Pandey explained how the ecosystem itself often discourages originality.
“Because the ecosystem currently rewards replication, not invention. The playbook that gets funded, gets shelf space and gets influencer amplification is built around pattern matching. Investors want proven models. Retailers want products that fit existing search categories. Algorithms reward what looks familiar.”
The fine line between dupe and dispute
Advocate Sushant Chaturvedi explained that in India, brand protection runs on two tracks.
“In India, brand protection operates on two parallel tracks. One is statutory infringement, and the other is common law passing off. A registered trademark enjoys exclusive protection under Section 28 of the Trade Marks Act, 1999, and infringement is actionable under Section 29 without the need to prove reputation. Passing off, however, protects even unregistered marks but requires proof of goodwill, misrepresentation and damage.”
He summarised the legal boundary simply.
“Inspiration is lawful. Imitation that trades on another brand’s goodwill is not. The moment a product is designed to be recognised as something else, rather than merely competing with it, legal risk begins.”

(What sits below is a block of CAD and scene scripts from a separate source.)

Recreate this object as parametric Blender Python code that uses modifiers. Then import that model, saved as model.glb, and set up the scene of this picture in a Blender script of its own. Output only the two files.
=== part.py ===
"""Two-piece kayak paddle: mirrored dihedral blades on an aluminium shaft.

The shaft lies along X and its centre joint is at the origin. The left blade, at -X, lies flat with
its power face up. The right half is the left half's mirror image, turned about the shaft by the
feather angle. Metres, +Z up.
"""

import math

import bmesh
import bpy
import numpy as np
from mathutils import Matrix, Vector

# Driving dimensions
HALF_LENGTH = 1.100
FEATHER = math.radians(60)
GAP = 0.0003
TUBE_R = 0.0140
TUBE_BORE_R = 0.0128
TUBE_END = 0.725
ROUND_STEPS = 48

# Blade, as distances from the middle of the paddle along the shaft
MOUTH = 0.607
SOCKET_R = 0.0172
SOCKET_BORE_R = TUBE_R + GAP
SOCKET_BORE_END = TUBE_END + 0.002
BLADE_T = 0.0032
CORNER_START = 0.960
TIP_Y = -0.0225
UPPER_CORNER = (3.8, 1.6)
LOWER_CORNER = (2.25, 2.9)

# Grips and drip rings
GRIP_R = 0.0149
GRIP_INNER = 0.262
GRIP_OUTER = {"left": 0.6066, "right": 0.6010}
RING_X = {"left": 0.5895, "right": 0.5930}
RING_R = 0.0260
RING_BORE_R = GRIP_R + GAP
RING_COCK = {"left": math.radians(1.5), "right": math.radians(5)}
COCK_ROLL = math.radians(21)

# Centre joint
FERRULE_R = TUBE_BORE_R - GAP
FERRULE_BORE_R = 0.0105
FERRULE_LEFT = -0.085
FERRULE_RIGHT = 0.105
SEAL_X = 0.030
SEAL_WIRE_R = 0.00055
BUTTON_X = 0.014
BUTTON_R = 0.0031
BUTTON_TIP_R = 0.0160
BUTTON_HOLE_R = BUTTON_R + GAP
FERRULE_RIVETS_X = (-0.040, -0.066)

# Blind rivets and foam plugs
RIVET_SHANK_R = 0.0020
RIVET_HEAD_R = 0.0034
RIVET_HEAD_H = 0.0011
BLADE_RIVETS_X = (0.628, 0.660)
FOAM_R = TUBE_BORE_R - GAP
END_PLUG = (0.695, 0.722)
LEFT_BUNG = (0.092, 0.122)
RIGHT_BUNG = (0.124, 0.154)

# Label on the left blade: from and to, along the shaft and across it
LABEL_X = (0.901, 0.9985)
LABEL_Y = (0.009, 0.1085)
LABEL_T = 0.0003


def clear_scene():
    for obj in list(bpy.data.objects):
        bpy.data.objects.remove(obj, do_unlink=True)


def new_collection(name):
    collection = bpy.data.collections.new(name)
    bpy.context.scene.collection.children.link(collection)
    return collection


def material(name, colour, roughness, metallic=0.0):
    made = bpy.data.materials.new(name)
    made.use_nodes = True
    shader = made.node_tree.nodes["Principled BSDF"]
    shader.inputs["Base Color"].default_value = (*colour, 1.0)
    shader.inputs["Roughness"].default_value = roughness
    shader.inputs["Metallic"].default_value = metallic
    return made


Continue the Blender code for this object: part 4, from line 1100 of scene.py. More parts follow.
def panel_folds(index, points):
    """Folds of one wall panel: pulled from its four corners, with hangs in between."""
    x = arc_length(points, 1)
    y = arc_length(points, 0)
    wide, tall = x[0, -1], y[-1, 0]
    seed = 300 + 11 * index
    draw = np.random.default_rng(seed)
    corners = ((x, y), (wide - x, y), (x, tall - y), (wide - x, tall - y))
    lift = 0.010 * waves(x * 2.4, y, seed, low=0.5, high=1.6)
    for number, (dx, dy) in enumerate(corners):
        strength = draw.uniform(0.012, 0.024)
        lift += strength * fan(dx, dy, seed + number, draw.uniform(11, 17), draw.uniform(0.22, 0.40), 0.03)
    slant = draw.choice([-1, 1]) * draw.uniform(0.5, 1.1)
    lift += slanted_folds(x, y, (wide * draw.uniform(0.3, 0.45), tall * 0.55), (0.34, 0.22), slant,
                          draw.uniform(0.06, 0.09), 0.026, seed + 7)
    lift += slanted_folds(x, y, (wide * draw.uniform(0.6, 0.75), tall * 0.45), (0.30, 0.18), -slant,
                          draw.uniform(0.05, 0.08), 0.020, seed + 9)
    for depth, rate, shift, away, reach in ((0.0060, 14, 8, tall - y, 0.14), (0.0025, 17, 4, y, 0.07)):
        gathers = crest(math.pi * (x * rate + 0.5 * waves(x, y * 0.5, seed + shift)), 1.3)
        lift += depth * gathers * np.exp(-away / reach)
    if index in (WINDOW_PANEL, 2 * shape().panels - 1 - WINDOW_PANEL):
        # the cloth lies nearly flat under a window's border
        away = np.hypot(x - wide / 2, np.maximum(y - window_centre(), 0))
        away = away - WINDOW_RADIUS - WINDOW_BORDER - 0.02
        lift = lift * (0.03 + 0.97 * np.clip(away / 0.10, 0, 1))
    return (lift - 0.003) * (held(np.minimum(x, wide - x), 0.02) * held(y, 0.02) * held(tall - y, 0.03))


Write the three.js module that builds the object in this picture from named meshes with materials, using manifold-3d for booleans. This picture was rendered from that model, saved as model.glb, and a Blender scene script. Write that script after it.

The implication is clear. Packaging, trade dress and visual identity can become legal battlegrounds if similarity crosses into confusion. But litigation is expensive, and global brands may not always pursue action unless Indian lookalikes materially damage market share or brand equity.
The fork in the beauty aisle
VLCC’s Pandey noted that despite better tools and insights, the category risks becoming increasingly homogenous. “We are seeing an industry that has access to everything except patience. The tools are there. Data, distribution, design capabilities and global insights. But the output looks increasingly homogenous because the brief has not changed. ‘Make it look like what is already winning.’”
Majithia argued that India has seen the copy-paste playbook before. “In beauty itself, we have seen this pattern. Sugar Cosmetics entered with bold matte lip formats that were already trending globally, while Mamaearth adopted clean, ingredient-led positioning popularised internationally. The formats were not entirely new, but both brands built strong Indian identities through distribution and cultural relevance.”
Adapureddy cautioned that resemblance cannot be a long-term strategy. “Long-term brand equity cannot be built on similarity alone. As the Indian beauty ecosystem evolves, differentiation will increasingly come from credibility, formulation integrity and consumer trust.”
Pandey believes the next generation of beauty brands will emerge from founders willing to prioritise meaning over metrics. “Distinctive brands will come from founders who build for meaning first and metrics second, and understand that real identity is earned over years of consistently standing for something.”